When advocates think about client satisfaction, they think about results. Winning the case. Getting the order. Achieving the outcome the client paid for.
This is understandable. Results are what lawyers are trained to deliver. But based on conversations with clients across India — across family disputes, property matters, criminal cases, and employment claims — the number one source of dissatisfaction is not the outcome.
It is not knowing what is happening.
The information gap
Clients hire an advocate and then, in most cases, disappear into a waiting room that has no windows. They know they have a case. They know it is in court. They do not know:
- When the next hearing is
- What happened at the last hearing
- What the court said
- Whether the matter is progressing or stalled
- What they need to do, if anything
This is not the advocate being negligent. It is a structural problem. Most advocates do not have a systematic way to keep clients informed — they do it reactively, when asked, which means the client always has to ask first.
What clients say they actually want
Across the conversations we reviewed, three things came up consistently:
1. To know when the next date is. Not to understand the legal strategy. Not to receive a detailed explanation of the last order. Just to know when to expect the next development and when they need to be at court, if at all.
2. To receive a simple update after each hearing. Even a single sentence: the matter was adjourned to 15 July, no appearance required. This takes thirty seconds. It eliminates three phone calls.
3. To feel that someone is paying attention to their case. This is the most important one. Clients are not asking for guaranteed outcomes. They are asking for evidence that their matter is being actively managed.
What this means for practice
The gap between what clients want and what they receive is not caused by bad advocacy. It is caused by the absence of systems.
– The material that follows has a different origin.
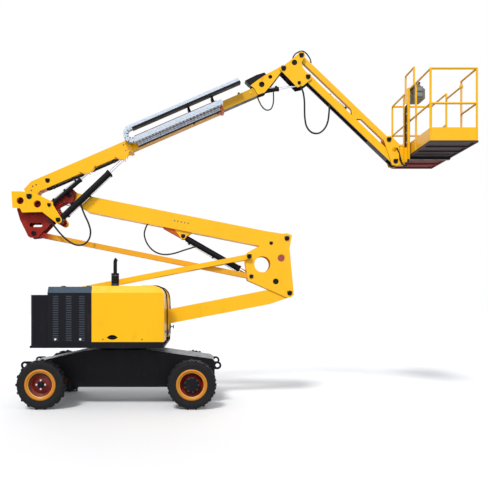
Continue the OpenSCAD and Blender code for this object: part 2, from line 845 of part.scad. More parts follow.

Advocates who set up reliable update flows — automated hearing notifications, brief post-hearing messages, access to the cause list — report a dramatic reduction in inbound calls. The most common reaction from clients: you are the first lawyer I have had who actually keeps me informed.
That is not a high bar. It is a low one that most practices are currently below.
The operational fix
The solution is not to hire a dedicated client communication person. It is to build update flows into the matter management process itself:
- When a hearing date is set or changed, the client receives a notification automatically
- After each hearing, a brief update is sent — even if it is just "adjourned to [date]"
- Documents shared with the client are visible to them without requiring a call
The advocates who have implemented this report something unexpected: clients become easier to work with. When people are informed, they stop being anxious. When they stop being anxious, they stop calling.